▶ **What needs to be done**: Return, exactly as written, every line from the first line of the data below through the line that contains "cut stem ends".

▶ **Records for the exercise**:
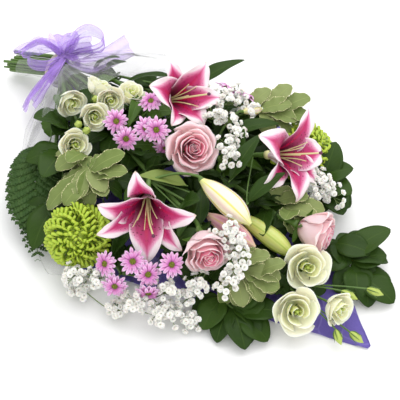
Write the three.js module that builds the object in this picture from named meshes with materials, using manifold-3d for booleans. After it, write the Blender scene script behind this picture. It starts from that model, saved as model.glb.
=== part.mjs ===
// Mixed flower bouquet, tied, wrapped and laid down. Millimetres.
// +X runs from the tied stems to the flower tips, +Y to the bouquet's right, +Z up; z = 0 is the surface.
import * as THREE from "three";
import { mergeVertices } from "three/addons/utils/BufferGeometryUtils.js";
import Module from "manifold-3d";

const wasm = await Module();
wasm.setup();
const { Manifold, Mesh } = wasm;

// ---- Driving dimensions ----
const GAP = 0.3; // clearance between neighbouring pieces
const SHEET = 0.8; // thickness of film, tissue and ribbon as modelled
const TIE_X = [-303, -283]; // stretch gripped by the string and the ribbon
const TIE_HEIGHT = 51; // middle of the bundle of stems at the tie
const BUNDLE_REACH = 18; // radius that the stems fill at the tie
const FILM_RADIUS = 22.6; // film round the bundle
const CUT = { x: -376, y: -30, z: 29 }; // middle of the cut stem ends

// Broad and narrow petals by half their width; filaments and style by how far they reach and lean out.
const LILY = { broad: 17.5, narrow: 13.5, thick: 1.1, throat: 5.5, filament: [60, 0.2], style: [76, 0.3] };
const LILY_BUD = { ribs: 6 };
const ROSE = { reach: 33, depth: 44, sepals: { reach: 25, half: 3.6, droop: 14, thick: 0.9 } };
const LISIANTHUS = { reach: 29, depth: 34 };
const SPRAY_DAISY = { reach: 16.5, disc: 4.2, petals: 10 };
const GREEN_MUM = { reach: 46, core: 25, flat: 0.85 }; // flat: depth of the head over its width
const FLORET = 3.6; // radius of one gypsophila flower
const FLORETS_A_STAR = 4; // flowers at the end of one gypsophila twig
const TWIG = 0.7; // radius of a gypsophila twig
const NODE_OF_TWIG = 1.6; // swelling that a gypsophila twig's flowers spring from
const BLOOM_SIDES = 15; // points round a rose or lisianthus

// ---- Small tools ----
const rad = THREE.MathUtils.degToRad;
const lerp = THREE.MathUtils.lerp;
const clamp = THREE.MathUtils.clamp;
const V = (x, y, z) => new THREE.Vector3(x, y, z);
const at = ([x, y, z]) => V(x, y, z);
const range = (n) => [...Array(n).keys()];

function seeded(seed) {
  let state = seed;
  return () => {
    state = (state * 16807) % 2147483647;
    return state / 2147483647;
  };
}

// The direction that a bloom looks in, from a compass angle (0 = +X, 90 = +Y) and an elevation.
function looking([azimuth, elevation]) {
  const flat = Math.cos(rad(elevation));
  return V(flat * Math.cos(rad(azimuth)), flat * Math.sin(rad(azimuth)), Math.sin(rad(elevation)));
}

// Local frame of a bloom: +Z out of its mouth, +Y as far up as that allows.
function bloomFrame(place, face, spin = 0) {
  const out = looking(face);
  const side = V(-out.y, out.x, 0).normalize();
  const up = out.clone().cross(side);
  return new THREE.Matrix4()
    .makeBasis(side, up, out)
    .setPosition(at(place))
    .multiply(new THREE.Matrix4().makeRotationZ(rad(spin)));
}

// Local frame of a leaf: +X from base to tip, +Z near the given upward hint.
function leafFrame(base, tip, hint = V(0, 0, 1), roll = 0) {
  const along = tip.clone().sub(base).normalize();
  const across = hint.clone().cross(along).normalize();
  const up = along.clone().cross(across);
  return new THREE.Matrix4()
    .makeBasis(along, across, up)
    .setPosition(base)
    .multiply(new THREE.Matrix4().makeRotationX(rad(roll)));
}

// ---- Solids ----
function solidFrom(points, faces) {
  let volume = 0;
  for (const [a, b, c] of faces) volume += points[a].dot(points[b].clone().cross(points[c]));
  const turned = volume < 0 ? faces.map(([a, b, c]) => [a, c, b]) : faces;
  return new Manifold(
    new Mesh({
      numProp: 3,
      vertProperties: new Float32Array(points.flatMap((p) => [p.x, p.y, p.z])),
      triVerts: new Uint32Array(turned.flat()),
    }),
  );
}

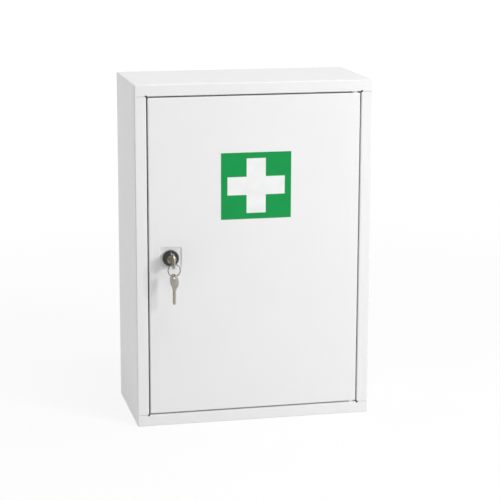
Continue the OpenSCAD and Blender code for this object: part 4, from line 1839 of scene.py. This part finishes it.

▶ **Output of the exercise**:
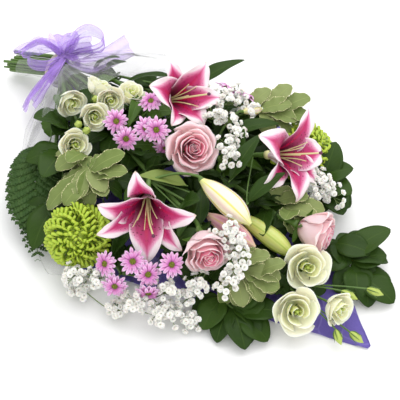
Write the three.js module that builds the object in this picture from named meshes with materials, using manifold-3d for booleans. After it, write the Blender scene script behind this picture. It starts from that model, saved as model.glb.
=== part.mjs ===
// Mixed flower bouquet, tied, wrapped and laid down. Millimetres.
// +X runs from the tied stems to the flower tips, +Y to the bouquet's right, +Z up; z = 0 is the surface.
import * as THREE from "three";
import { mergeVertices } from "three/addons/utils/BufferGeometryUtils.js";
import Module from "manifold-3d";

const wasm = await Module();
wasm.setup();
const { Manifold, Mesh } = wasm;

// ---- Driving dimensions ----
const GAP = 0.3; // clearance between neighbouring pieces
const SHEET = 0.8; // thickness of film, tissue and ribbon as modelled
const TIE_X = [-303, -283]; // stretch gripped by the string and the ribbon
const TIE_HEIGHT = 51; // middle of the bundle of stems at the tie
const BUNDLE_REACH = 18; // radius that the stems fill at the tie
const FILM_RADIUS = 22.6; // film round the bundle
const CUT = { x: -376, y: -30, z: 29 }; // middle of the cut stem ends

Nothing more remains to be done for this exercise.